What follows is a masterclass in nonverbal storytelling. Lin Mei’s demeanor hardens. She crosses her arms, a fortress erected in real time. Her lips press into a thin line, but her eyes betray her: they dart to Chen Yu, then back to the kneeling pair, calculating damage control. Meanwhile, Chen Yu’s composure cracks—not dramatically, but in increments. He adjusts his bowtie (a nervous tic), glances at his watch (a lie—he’s not late; he’s losing), and finally, when Zhang Wei begins to rise, Chen Yu’s hand drifts toward his pocket. Not for a phone. For something else. A ring? A note? The ambiguity is deliberate. Afterlife Love refuses easy answers. It forces the viewer to lean in, to interpret, to *participate* in the unraveling.

The emotional crescendo occurs when Li Xinyue, still on her knees, looks up at Zhang Wei—and *sees* him. Not the man in the chair, but the boy who walked beside her through rain-soaked alleys, the friend who held her when her father died, the lover whose letters she buried in a tin box under the old oak tree. Her tears aren’t just grief; they’re memory flooding back, tidal and unstoppable. Zhang Wei’s voice, though unheard, is written in the tremor of his jaw, the way his shoulders square as he lifts himself upright.
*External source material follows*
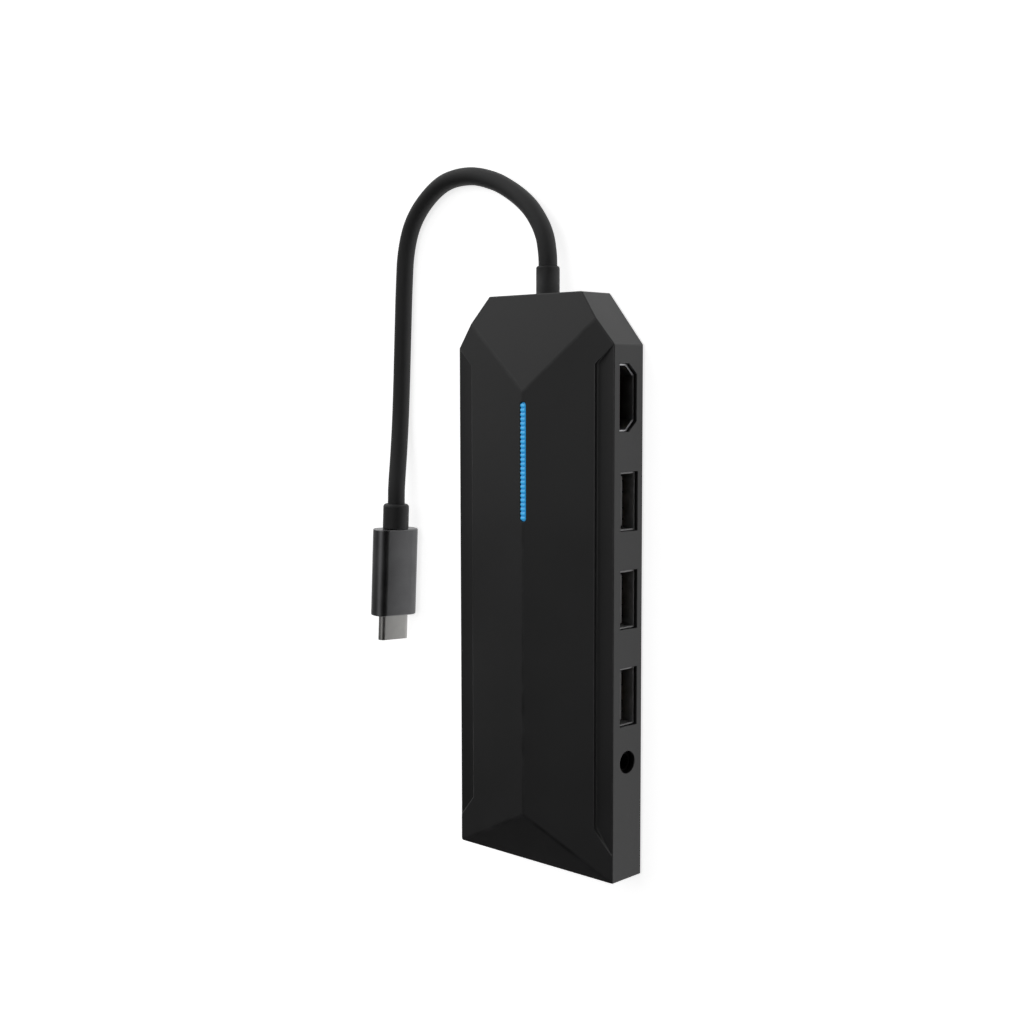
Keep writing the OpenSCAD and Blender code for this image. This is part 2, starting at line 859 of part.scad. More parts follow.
module usb_contacts(number) {
    low = usb_tongue_low - usb_contact_thick;
    foot = board_top - usb_z;
    drop = usb_contact_drop + usb_contact_thick;
    color([0.80, 0.66, 0.36]) at_usb(number)
    for (y = usb_contacts_y)
        along_y(y - usb_contact_wide / 2, y + usb_contact_wide / 2)
            polygon([[usb_contact_front, usb_tongue_low], [usb_contact_drop, usb_tongue_low],
                [usb_contact_drop, foot + usb_contact_thick],
                [usb_contact_foot, foot + usb_contact_thick],
                [usb_contact_foot, foot], [drop, foot], [drop, low], [usb_contact_front, low]]);
}

module usb_shell_1() usb_shell(0);
module usb_shell_2() usb_shell(1);
module usb_shell_3() usb_shell(2);
module usb_tongue_1() usb_tongue(0);
module usb_tongue_2() usb_tongue(1);
module usb_tongue_3() usb_tongue(2);
module usb_contacts_1() usb_contacts(0);
module usb_contacts_2() usb_contacts(1);
module usb_contacts_3() usb_contacts(2);

module hdmi_shell() {
    color([0.70, 0.70, 0.71]) translate([mouth_x, hdmi_y, hdmi_z])
    difference() {
        union() {
            along_x(-hdmi_deep, 0) hdmi_section(0);
            solder_tabs(hdmi_tabs_x, hdmi_wide / 2 + hdmi_tab_reach, board_top - hdmi_z);
        }
        along_x(-hdmi_deep - cut, cut) hdmi_section(-hdmi_sheet);
    }
}

module hdmi_tongue() {
    thick = hdmi_tongue_thick / 2;
    groove = hdmi_contact_thick + gap;
    color([0.07, 0.07, 0.08]) translate([mouth_x, hdmi_y, hdmi_z])
    difference() {
        union() {
            along_x(-hdmi_deep, hdmi_tongue_root) hdmi_section(-hdmi_sheet - gap);
            block([hdmi_tongue_root - cut, -hdmi_tongue_half, -thick],
                [hdmi_tongue_front, hdmi_tongue_half, thick]);
        }
        for (row = hdmi_rows, i = [0:row[1] - 1])
            brick([(hdmi_tongue_root - hdmi_deep) / 2, row[0] + i * hdmi_contact_pitch,
                row[2] * (thick + groove / 2)],
                [hdmi_deep + hdmi_tongue_root + 2 * gap, hdmi_contact_wide + 2 * gap, groove]);
    }
}

module hdmi_contacts() {
    foot = board_top - hdmi_z;
    drop = hdmi_contact_drop + hdmi_contact_thick;
    color([0.80, 0.66, 0.36]) translate([mouth_x, hdmi_y, hdmi_z])
    for (row = hdmi_rows, i = [0:row[1] - 1]) {
        face = row[2] * hdmi_tongue_thick / 2;
        top = max(face, face + row[2] * hdmi_contact_thick);
        low = top - hdmi_contact_thick;
        y = row[0] + i * hdmi_contact_pitch;
        along_y(y - hdmi_contact_wide / 2, y + hdmi_contact_wide / 2)
            polygon([[hdmi_contact_front, top], [hdmi_contact_drop, top],
                [hdmi_contact_drop, foot + hdmi_contact_thick],
                [hdmi_contact_foot, foot + hdmi_contact_thick],
                [hdmi_contact_foot, foot], [drop, foot], [drop, low], [hdmi_contact_front, low]]);
    }
}

module audio_body() {
    color([0.05, 0.05, 0.05])
    difference() {
        union() {
            block([audio_back_x, audio_y - audio_wide / 2, audio_z - audio_tall / 2],
                [audio_front_x, audio_y + audio_wide / 2, audio_z + audio_tall / 2]);
            bar_x(audio_front_x - cut, audio_mouth_x, audio_y, audio_z, audio_nose);
        }
        bar_x(audio_back_x + audio_end_wall, half_width, audio_y, audio_z, audio_bore);
    }
}

// A contact that stands against the side of the socket and turns outwards on the board
module audio_contact() {
    half = audio_contact_long / 2;
    block([-half, 0, 0], [half, audio_contact_thick, audio_z + audio_contact_rise - board_top]);
    block([-half, 0, 0], [half, audio_contact_foot, audio_contact_thick]);
}

module audio_contacts() {
    color([0.80, 0.66, 0.36])
    for (i = [0:3]) {
        side = i % 2 == 0 ? 1 : -1;
        translate([audio_back_x + audio_contact_start + audio_contact_pitch * i,
            audio_y + side * audio_wide / 2, board_top])
            rotate(side > 0 ? 0 : 180) audio_contact();
    }
}

// Cord and what holds it

module strain_relief() {
    radius = collar_diameter / 2;
    span = exit_y - flange_y;
    color([0.13, 0.13, 0.14])
    difference() {
        union() {
            block([-flange_half, flange_y, cord_z - flange_tall],
                [flange_half, flange_y + flange_thick, cord_z + flange_tall]);
            translate([0, flange_y, cord_z]) rotate([-90, 0, 0]) rotate_extrude()
                polygon([[0, 0], [radius, 0], [radius, span - collar_edge],
                    [radius - collar_edge, span], [0, span]]);
        }
        bar_y(flange_y - cut, exit_y + cut, 0, cord_z, cord_radius + gap);
    }
}

module cord_inner_end() {
    color([0.11, 0.11, 0.12]) bar_y(cord_inner_y, exit_y, 0, cord_z, cord_radius);
}

module cord_wires() {
    color([0.70, 0.25, 0.20])
    for (i = [0:wire_count - 1]) {
        place = i - (wire_count - 1) / 2;
        rod([wire_inner_pitch * place, cord_inner_y, cord_z],
            [wire_outer_pitch * place, wire_end_y, wire_end_z], wire_radius);
    }
}

function unit(v) = v / norm(v);
function heading(i) = i == 0 ? [0, 1, 0]
    : i == len(route) - 1 ? plug_forward
    : unit(route[i + 1] - route[i - 1]);
function cord_ring(i) = let (
        ahead = heading(i),
        side = unit(cross(ahead, [0, 0, 1])),
        up = cross(side, ahead)
    ) [for (k = [0:cord_sides - 1]) let (turn = 360 * (k + 0.5) / cord_sides)
        route[i] + cord_radius * (cos(turn) * side + sin(turn) * up)];

module cord() {
    rings = len(route);
    last = (rings - 1) * cord_sides;
    color([0.11, 0.11, 0.12])
    polyhedron(
        points = [for (i = [0:rings - 1]) each cord_ring(i)],
        faces = [
            [for (k = [0:cord_sides - 1]) k],
            [for (k = [cord_sides - 1:-1:0]) last + k],
            for (i = [0:rings - 2], k = [0:cord_sides - 1]) let (
                a = i * cord_sides + k,
                b = i * cord_sides + (k + 1) % cord_sides
            ) each [[a, a + cord_sides, b], [b, a + cord_sides, b + cord_sides]]
        ]
    );
}

// Plug: drawn along -Y from the sleeve's cord end, with its width along Z

module at_plug() {
    translate([plug_x, plug_y, plug_z]) rotate([0, -plug_lean, plug_turn]) children();
}

module plug_sleeve() {
    radius = sleeve_diameter / 2;
    color([0.12, 0.12, 0.13]) at_plug()
    union() {
        rotate([90, 0, 0]) rotate_extrude()
            polygon([[0, 0], [radius - sleeve_edge, 0], [radius, sleeve_edge],
                [radius, sleeve_length], [0, sleeve_length]]);
        bar_y(housing_back - neck_length, housing_back + cut, 0, 0, neck_radius);
    }
}

module plug_housing() {
    color([0.36, 0.36, 0.37]) at_plug()
    difference() {
        along_y(housing_front, housing_back)
            round_rectangle(housing_thickness, housing_width, housing_corner);
        along_y(housing_front - cut, housing_back - housing_wall)
            round_rectangle(housing_thickness - 2 * housing_wall,
                housing_width - 2 * housing_wall, housing_corner - housing_wall);
        bar_y(housing_back - 2 * housing_wall, housing_back + cut, 0, 0, neck_radius + gap);
    }
}

module plug_core() {
    skin = housing_wall + gap;
    color([0.09, 0.09, 0.10]) at_plug()
    difference() {
        along_y(housing_front + core_step, housing_back - skin)
            round_rectangle(housing_thickness - 2 * skin, housing_width - 2 * skin,
                housing_corner - skin);
        along_y(housing_front - cut, shell_back + gap)
            rotate(90) stadium(plug_wide + 2 * gap, plug_thick + 2 * gap);
        block([-plug_board_thick / 2 - gap, shell_back - cut, -plug_board_half - plug_board_gap],
            [plug_board_thick / 2 + gap, shell_back + plug_board_long + plug_board_gap,
                plug_board_half + plug_board_gap]);
        bar_y(housing_back - neck_length - neck_end_gap, housing_back, 0, 0, neck_radius + gap);
    }
}

module plug_shell() {
    color([0.80, 0.80, 0.80]) at_plug()
    along_y(tip_front, shell_back)
        difference() {
            rotate(90) stadium(plug_wide, plug_thick);
            rotate(90) stadium(plug_wide - 2 * plug_sheet, plug_thick - 2 * plug_sheet);
        }
}

module plug_insulator() {
    skin = plug_sheet + gap;
    color([0.06, 0.06, 0.06]) at_plug()
    difference() {
        along_y(tip_front + insulator_step, shell_back)
            rotate(90) stadium(plug_wide - 2 * skin, plug_thick - 2 * skin);
        along_y(tip_front - cut, tip_front + plug_slot_deep)
            rotate(90) stadium(plug_slot_wide, plug_slot_thick);
    }
}

module plug_contacts() {
    color([0.80, 0.66, 0.36]) at_plug()
    for (i = [0:plug_contact_count - 1], side = [-1, 1])
        brick([side * plug_contact_x, tip_front + plug_contact_back,
            (i - (plug_contact_count - 1) / 2) * plug_contact_pitch], plug_contact_size);
}

module plug_board() {
    color([0.06, 0.22, 0.14]) at_plug()
    block([-plug_board_thick / 2, shell_back + gap, -plug_board_half],
        [plug_board_thick / 2, shell_back + plug_board_long, plug_board_half]);
}

top_cover();
bottom_cover();
cover_screws();
rubber_feet();
light_lens();
light_holder();
leds();
light_board();
light_board_screws();
light_flex();
flex_socket();
main_board();
hub_chip();
video_chip();
audio_chip();
power_chip();
crystal();
capacitors();
resistors();
inductors();
thermal_pad();
shield_cover();
hdmi_shell();
hdmi_tongue();
hdmi_contacts();
usb_shell_1();
usb_shell_2();
usb_shell_3();
usb_tongue_1();
usb_tongue_2();
usb_tongue_3();
usb_contacts_1();
usb_contacts_2();
usb_contacts_3();
audio_body();
audio_contacts();
strain_relief();
cord_inner_end();
cord_wires();
cord();
plug_sleeve();
plug_housing();
plug_core();
plug_shell();
plug_insulator();
plug_contacts();
plug_board();
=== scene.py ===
"""The looks of a slim faceted docking hub with a short captive cord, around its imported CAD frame.

Everything is in metres, in the CAD frame: +X is the side with the sockets, the cord leaves at +Y and
+Z is up from the surface that the hub rests on.
"""

import math

import bmesh
import bpy
from mathutils import Matrix, Vector
from mathutils.bvhtree import BVHTree


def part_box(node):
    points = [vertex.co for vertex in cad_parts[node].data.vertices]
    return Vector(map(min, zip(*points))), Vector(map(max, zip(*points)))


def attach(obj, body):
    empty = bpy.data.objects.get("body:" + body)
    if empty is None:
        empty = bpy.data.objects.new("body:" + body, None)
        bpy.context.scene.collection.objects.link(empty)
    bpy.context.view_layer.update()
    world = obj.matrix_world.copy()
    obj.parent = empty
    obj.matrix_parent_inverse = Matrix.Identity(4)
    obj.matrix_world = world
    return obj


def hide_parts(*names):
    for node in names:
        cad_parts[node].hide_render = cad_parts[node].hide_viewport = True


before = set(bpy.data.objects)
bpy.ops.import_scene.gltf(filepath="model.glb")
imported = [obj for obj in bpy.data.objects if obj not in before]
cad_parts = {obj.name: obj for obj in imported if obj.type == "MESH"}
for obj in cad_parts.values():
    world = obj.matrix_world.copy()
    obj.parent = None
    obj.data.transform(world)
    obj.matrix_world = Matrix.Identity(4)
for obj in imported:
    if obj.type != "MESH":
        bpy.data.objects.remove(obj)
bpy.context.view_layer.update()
MM = 0.001

# ---------------------------------------------------------------- camera

CAMERA_PLACE = Vector((0.23085, 0.04453, 0.26167))
CAMERA_AHEAD = Vector((-0.68557, -0.08216, -0.72336))
CAMERA_UP = Vector((-0.05508, 0.99662, -0.06099))
LENS_MM = 51.6
SENSOR_MM = 36.0
NEAREST_SEEN = 0.01
FARTHEST_SEEN = 20.0


def make_camera():
    """The camera looks down on the hub from its socket side."""
    data = bpy.data.cameras.new("camera")
    data.lens = LENS_MM
    data.sensor_width = SENSOR_MM
    data.clip_start = NEAREST_SEEN
    data.clip_end = FARTHEST_SEEN
    back = -CAMERA_AHEAD.normalized()
    right = CAMERA_UP.cross(back).normalized()
    up = back.cross(right)
    turned = Matrix((right, up, back)).transposed().to_4x4()
    camera = bpy.data.objects.new("camera", data)
    camera.matrix_world = Matrix.Translation(CAMERA_PLACE) @ turned
    bpy.context.scene.collection.objects.link(camera)
    bpy.context.scene.camera = camera


make_camera()

# ---------------------------------------------------------------- cord

CORD_RADIUS = 2.2 * MM
STEPS_ALONG = 16
STEPS_AROUND = 8
PLUG_TURN = math.radians(-3)
PLUG_AHEAD = Vector((math.sin(PLUG_TURN), -math.cos(PLUG_TURN), 0))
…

His first step is unsteady. His second is defiant. By the third, he’s standing tall, facing Chen Yu not with anger, but with quiet indictment. The brooch on Chen Yu’s lapel catches the light—a tiny, mocking star.

Lin Mei’s final act is chilling in its restraint. She doesn’t shout. She doesn’t cry. She simply uncrosses her arms, smooths her sleeve, and walks away—toward the exit, not the altar. Her departure is the loudest sound in the room. It signals surrender, not of the battle, but of the narrative. She built this wedding on sand, and now the tide has come in. Chen Yu watches her go, his face a mask of disbelief. He thought he was the architect. He was merely the foreman.

Afterlife Love doesn’t conclude with a resolution. It concludes with a question: What happens when the dead walk again—not as ghosts, but as men who refused to stay buried? Zhang Wei’s standing isn’t miraculous; it’s earned. Li Xinyue’s choice isn’t romantic; it’s radical. She abandons the altar not because she rejects love, but because she demands it *true*. The feather in her hair, once a decoration, now feels like a banner. The crystals at her collar no longer glitter—they *glare*, reflecting the fractured light of a world rearranged.

In the final frames, the camera lingers on Li Xinyue’s hands. One rests on Zhang Wei’s knee—steady, grounding. The other hangs loose, fingers slightly curled, as if releasing something heavy. Behind them, the checkered floor stretches into infinity, a visual metaphor for choices made and paths diverged. Guests murmur, but their voices are drowned out by the silence that follows revelation. Afterlife Love understands that the most powerful moments aren’t spoken. They’re lived—in the space between a breath and a step, between a lie and a truth, between death and the stubborn, beautiful refusal to remain gone. This isn’t a wedding drama. It’s a resurrection ritual, performed in haute couture and heartbreak, where the only vows that matter are the ones whispered in the dark, long after the guests have left and the lights have dimmed.